Y no quisiera recargar las tintas. Por supuesto, hay muchos que no odian; desgraciadamente no tienen voz. Y también es cierto que muchos actuaron y actúan contra la sociedad, y se han ganado a pulso que se les recrimine. No se trata ni de decir que todos somos malos ni que todo mundo es bueno. Somos… humanos, de barro, débiles y egoístas. Y por eso, precisamente por eso, es que debemos tener muy presente que hoy tenemos una gran cantidad de odio entre nosotros, en nuestra sociedad, en nuestras relaciones. Y esto, por supuesto, se refleja en la política. Pero no nada más en la política. Estar contra el odio no significa condonar los delitos, ser complacientes con los abusivos ni disimular cuando se está dañando a la sociedad. Tenemos un contrato social, tenemos leyes que nos protegen o nos deberían proteger. Y debemos exigir su complimiento. Pero por el bien común, sin odio.

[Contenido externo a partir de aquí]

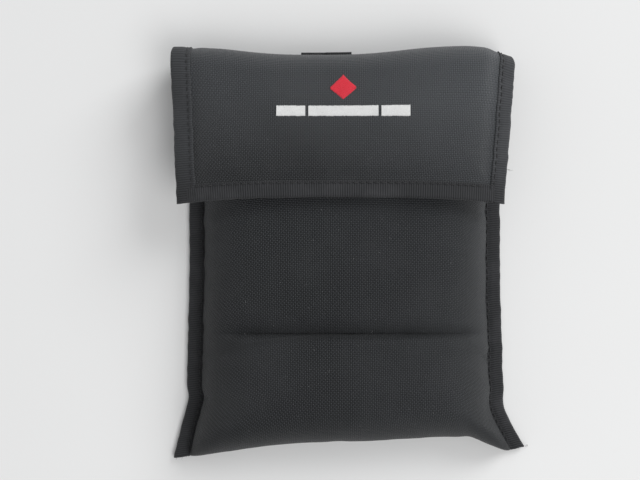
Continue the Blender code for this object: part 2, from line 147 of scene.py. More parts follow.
# The corners at the fold, the fall of its right end, and the line of the front edge.
RIGHT_CORNER_DRAW = 3.2 * MM
LEFT_CORNER_PUSH = 1.0 * MM
SIDE_FALL = 5.0 * MM
FOLD_SINK = 1.9 * MM
FRONT_BOW = 3.1 * MM
FRONT_SET = 0.75 * MM


# ---- Shader expressions ----

class Value:
    """A number over a surface; arithmetic on it adds Math nodes."""

    def __init__(self, finish, socket):
        self.finish = finish
        self.socket = socket

    def math(self, operation, *others):
        slots = {0: self.socket}
        for index, other in enumerate(others, 1):
            slots[index] = other.socket if isinstance(other, Value) else other
        return self.finish.node("ShaderNodeMath", {"operation": operation}, slots)

    def __add__(self, other):
        return self.math("ADD", other)

    __radd__ = __add__

    def __mul__(self, other):
        return self.math("MULTIPLY", other)

    __rmul__ = __mul__

    def __sub__(self, other):
        return self.math("SUBTRACT", other)

    def __rsub__(self, other):
        return self * -1.0 + other

    def __pow__(self, other):
        return self.math("POWER", other)

    def sine(self):
        return self.math("SINE")

    def size(self):
        return self.math("ABSOLUTE")

    def between(self, low, high):
        """0 at low, 1 at high, eased and held outside."""
        settings = {"interpolation_type": "SMOOTHSTEP"}
        slots = {"Value": self.socket, "From Min": low, "From Max": high}
        return self.finish.node("ShaderNodeMapRange", settings, slots)


class Finish:
    """One fabric or thread material, built up node by node."""

    def __init__(self, name, roughness=0.8, sheen=0.0):
        self.material = bpy.data.materials.new(name)
        self.material.use_nodes = True
        self.tree = self.material.node_tree
        self.shader = self.tree.nodes["Principled BSDF"]
        self.shader.inputs["Roughness"].default_value = roughness
        self.shader.inputs["Specular IOR Level"].default_value = 0.35
        self.shader.inputs["Sheen Weight"].default_value = sheen
        self.shader.inputs["Sheen Roughness"].default_value = 0.45

    def node(self, kind, settings=None, slots=None, out=0):
        """A node of any type: its settings, then the values or links of its sockets."""
        made = self.tree.nodes.new(kind)
        for key, value in (settings or {}).items():
            setattr(made, key, value)
        for key, value in (slots or {}).items():
            link = value.socket if isinstance(value, Value) else value
            if isinstance(link, bpy.types.NodeSocket):
                self.tree.links.new(link, made.inputs[key])
            else:
                made.inputs[key].default_value = link
        return Value(self, made.outputs[out])

    def cloth(self):
        """Metres across the cloth from its middle, and along it from its first row."""
        source = self.node("ShaderNodeAttribute", {"attribute_name": "cloth"}, out=1)
        parts = self.node("ShaderNodeSeparateXYZ", slots={0: source})
        second = Value(self, parts.socket.node.outputs[1])
        return parts, second

    def place(self):
        """The piece's own coordinates, for what doesn't follow the cloth."""
        return self.node("ShaderNodeTexCoord", out=3)

    def speckle(self, scale, detail=2.0, roughness=0.5):
        """Cloudy noise from 0 to 1."""
        slots = {"Vector": self.place(), "Scale": scale, "Detail": detail, "Roughness": roughness}
        return self.node("ShaderNodeTexNoise", slots=slots)

    def blend(self, share, dark, light):
        """A colour from dark to light as share goes from 0 to 1."""
        ends = [end if isinstance(end, Value) else (*end, 1.0) for end in (dark, light)]
        return self.node("ShaderNodeMix", {"data_type": "RGBA"}, {0: share, 6: ends[0], 7: ends[1]}, out=2)

    def colour(self, value):
        self.tree.links.new(value.socket, self.shader.inputs["Base Color"])

    def gloss(self, value):
        self.tree.links.new(value.socket, self.shader.inputs["Roughness"])

    def relief(self, height, depth):
        """Bump of the given depth in metres."""
        slots = {"Height": height, "Distance": depth, "Strength": 1.0}
        bump = self.node("ShaderNodeBump", slots=slots)
        self.tree.links.new(bump.socket, self.shader.inputs["Normal"])


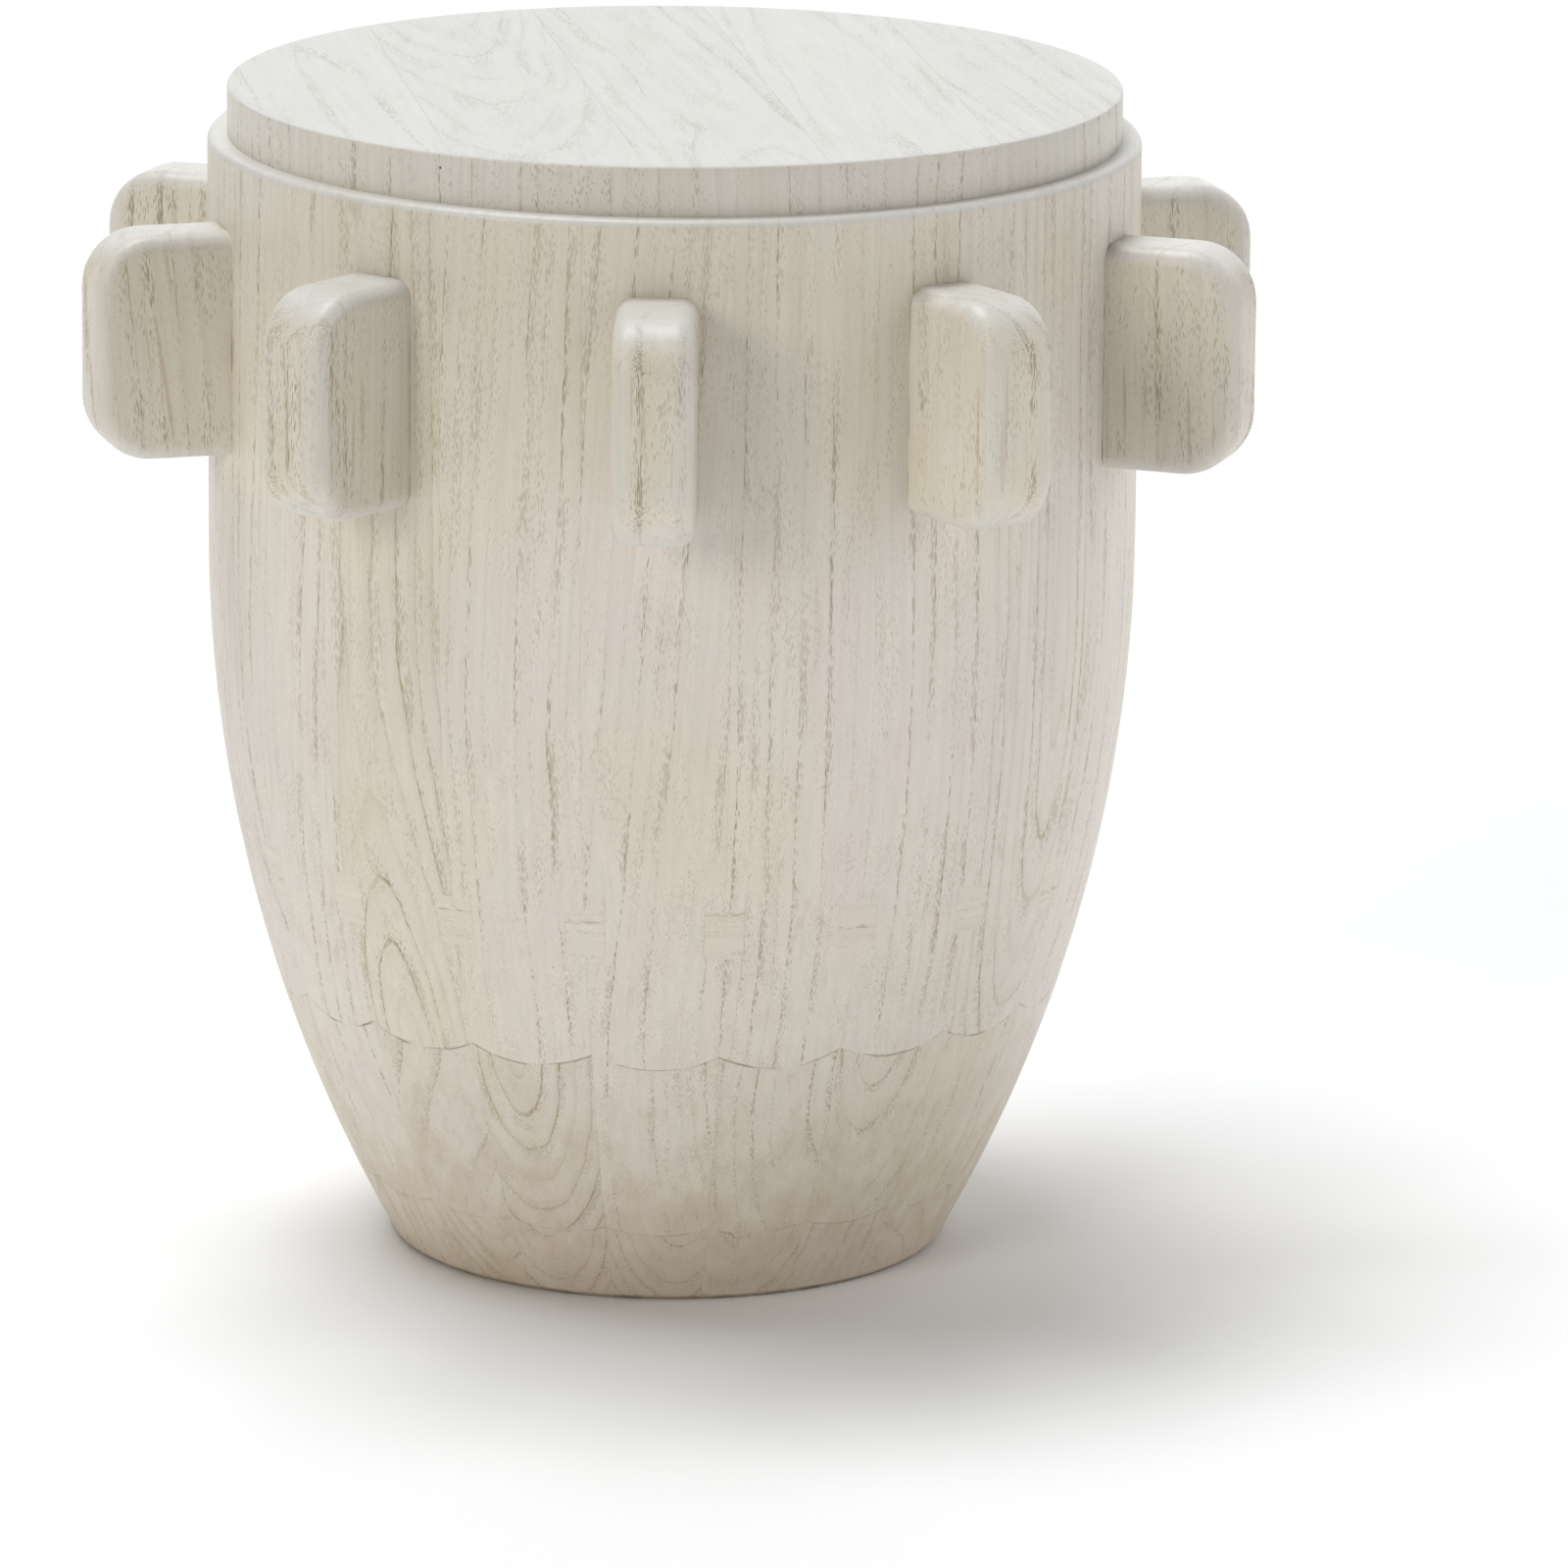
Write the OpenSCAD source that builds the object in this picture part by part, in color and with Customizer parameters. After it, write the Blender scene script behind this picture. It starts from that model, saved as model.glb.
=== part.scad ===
// Wooden drum stool: a coopered drum of turned staves with a ring of radial fins and a set-in top.
// Millimetres, +Z up. The origin is on the floor, on the drum's axis. Stave 1 and fin 1 face -Y.

/* [Drum] */
// Height of the whole stool, from the floor to its top face
overall_h = 450; // [430:5:470]
// Radius of the drum at its widest
belly_r = 177.5; // [165:0.5:190]
// Height at which the long sweep of the side ends and the straight part begins
belly_z = 275; // [260:5:300]
// How far the side draws in from the belly to the floor
foot_in = 71.5; // [62:0.5:76]
// Number of staves round the drum, with a fin on every second one
stave_count = 20; // [16:2:20]
// Thickness of a stave at the belly, from its flat inner face
stave_t = 27; // [25:0.5:29]
// Rounding of the drum's upper edge
rim_round = 3; // [1:0.5:4]
// Bevel of the drum's lower edge
foot_bevel = 1.5; // [0.5:0.5:3]

/* [Foot lining] */
// Thickness of each layer of blocks glued inside the foot
lining_t = 29; // [27:0.5:30]
// Height of the outer layer of blocks
lining_h = 190; // [170:5:230]
// Height of the inner layer of blocks
inner_lining_h = 110; // [90:5:140]
// Bevel along the upper inner edge of the blocks
lining_bevel = 3; // [1:0.5:5]

/* [Top] */
// Width of the drum's rim that shows round the disc
ledge_w = 7.5; // [5.5:0.5:9.5]
// Height of the disc above the drum's rim
top_rise = 18.5; // [16:0.5:24]
// Depth of the spigot that drops inside the staves
spigot_h = 11.5; // [8:0.5:16]
// Number of boards glued edge to edge
board_count = 5; // [4:1:6]
// Angle of the boards' grain from the front to back direction
board_turn = 10; // [-20:2:20]
// Bevel of the disc's upper edge
top_bevel = 1; // [0.5:0.5:3]

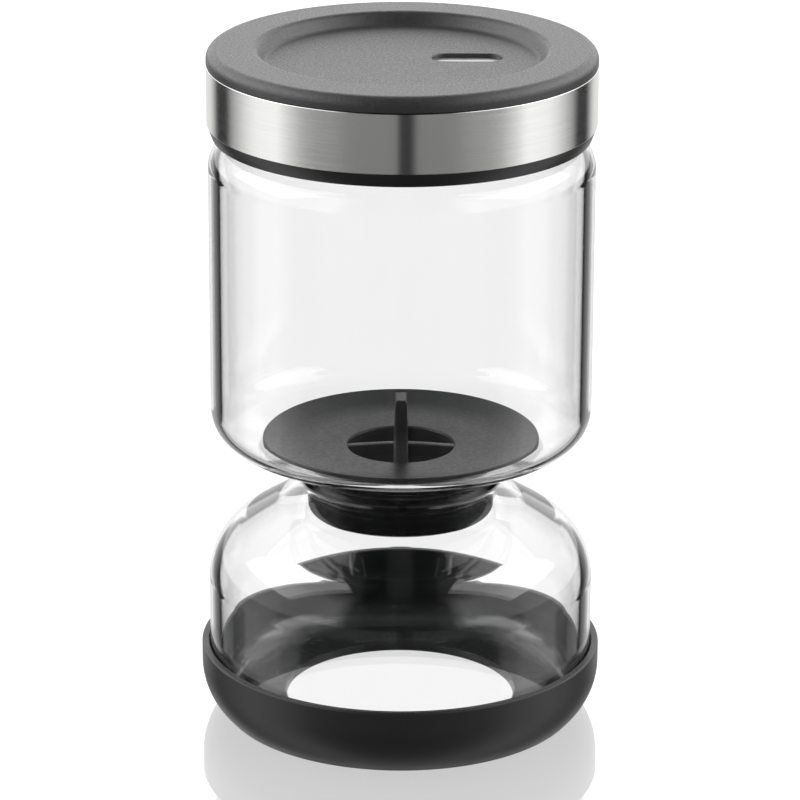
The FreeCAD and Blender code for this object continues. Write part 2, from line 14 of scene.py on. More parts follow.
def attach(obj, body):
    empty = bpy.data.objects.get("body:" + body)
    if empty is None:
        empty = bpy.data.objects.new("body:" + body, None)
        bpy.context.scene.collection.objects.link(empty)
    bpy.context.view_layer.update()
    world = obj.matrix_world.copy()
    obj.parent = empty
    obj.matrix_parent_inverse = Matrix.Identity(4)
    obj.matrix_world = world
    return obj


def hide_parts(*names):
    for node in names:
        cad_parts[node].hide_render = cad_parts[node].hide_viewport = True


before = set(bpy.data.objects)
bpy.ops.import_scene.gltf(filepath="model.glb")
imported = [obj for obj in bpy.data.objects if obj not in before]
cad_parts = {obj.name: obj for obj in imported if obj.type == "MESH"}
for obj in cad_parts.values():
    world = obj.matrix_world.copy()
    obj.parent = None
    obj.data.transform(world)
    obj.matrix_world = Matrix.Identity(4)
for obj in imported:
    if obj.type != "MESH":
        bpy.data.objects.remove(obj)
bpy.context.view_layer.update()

# %% [markdown]
# ## Camera
# It looks a little down on the keeper, so that the lid's recess, the strainer's dish and the drain all show.
# A long lens from over a metre away keeps the tall sides nearly parallel. The place, pitch and focal length
# were found together, by matching rims of known radius and height; the tiny roll levels the rims.
# %% Place the camera
PICTURE_SIDE = 800
FOCAL_PIXELS = 4271.3
CAMERA_PLACE = (-0.0003, -1.16615, 0.49995)
CAMERA_PITCH = 0.33487
CAMERA_ROLL = 0.0037

camera = bpy.data.objects.new("camera", bpy.data.cameras.new("camera"))
bpy.context.scene.collection.objects.link(camera)
camera.data.sensor_width = 36.0
camera.data.lens = FOCAL_PIXELS / PICTURE_SIDE * camera.data.sensor_width
camera.data.clip_start = 0.05
camera.data.clip_end = 50.0
tilt = Matrix.Rotation(math.pi / 2 - CAMERA_PITCH, 4, "X")
camera.matrix_world = Matrix.Translation(CAMERA_PLACE) @ tilt @ Matrix.Rotation(CAMERA_ROLL, 4, "Z")
bpy.context.scene.camera = camera
print("lens", round(camera.data.lens, 1), "mm")

# %% [markdown]
# ## Helpers for materials
# Colours are picked on a screen, as sRGB hex values. The shaders work in linear light, so one function
# turns them. Another adds a node with its settings, its values and its links in one call, and the rest use it
# for a sum, for a ramp of greys and for a new material.
# %% Colour and node helpers


def linear(hex_colour):
    """An sRGB colour such as "#1e1e20" as the linear colour that a shader takes."""
    shares = [int(hex_colour[i:i + 2], 16) / 255 for i in (1, 3, 5)]
    return [s / 12.92 if s <= 0.04045 else ((s + 0.055) / 1.055) ** 2.4 for s in shares] + [1.0]


def add_node(tree, kind, inputs=None, **settings):
    """A new node. An input given as a socket is linked, and any other input is set as its value."""
    node = tree.nodes.new("ShaderNode" + kind)
    for name, setting in settings.items():
        setattr(node, name, setting)
    for name, value in (inputs or {}).items():
        if isinstance(value, bpy.types.NodeSocket):
            tree.links.new(value, node.inputs[name])
        else:
            node.inputs[name].default_value = value
    return node


def compute(tree, operation, *values):
    """What a Math node makes of one to three sockets or numbers."""
    return add_node(tree, "Math", dict(enumerate(values)), operation=operation).outputs[0]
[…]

Hace tiempo G.K. Chesterton dijo (cito de memoria) que un soldado combate, no porque odie a sus enemigos, sino porque ama a los que se quedaron atrás: su familia, sus amigos, su pueblo y su gente. Y así debería ser la política y nuestras relaciones sociales. Deberíamos hacer política (y esto es deber de todo ciudadano) no porque odiemos a nuestros contrincantes políticos, sino porque amamos a nuestra sociedad. Porque queremos lo mejor para nuestra familia, para nuestros hijos, nuestros vecinos y conocidos. Y también para muchos desconocidos. Sostenemos con vigor nuestras ideas, porque las consideramos las que más bien harán a todos. Sin odiar al que opina diferente. Entendiendo que otros tienen puntos de vista distintos y qué, muchas veces, no comparten nuestras ideas, no porque sean malos, sino porque no hemos sido capaces de ser convincentes.
Pronto pasarán las elecciones. Dado lo rijosos que están los partidos, habrá conflictos postelectorales. Es casi inevitable. Después vendrán las recriminaciones al interior de los partidos. Algunos se desbandarán, otros quedarán gravemente heridos. Odio y más odio.
Pero después regresaremos a lo que llamamos “normalidad”. Y tendremos que convivir, que cooperar, que trabajar juntos, que construir la economía, que hacer negocios, que competir. Y para todo ello necesitamos dejar de odiar. Necesitamos Confianza, así, con mayúscula. No hay otro camino. Las sociedades no se construyen en el odio. Se construyen en la cooperación, el apoyo mutuo, en la solidaridad, en el aprecio de lo bueno que cada quien puede aportar. Y entre más pronto lo reconozcamos, mejor nos irá.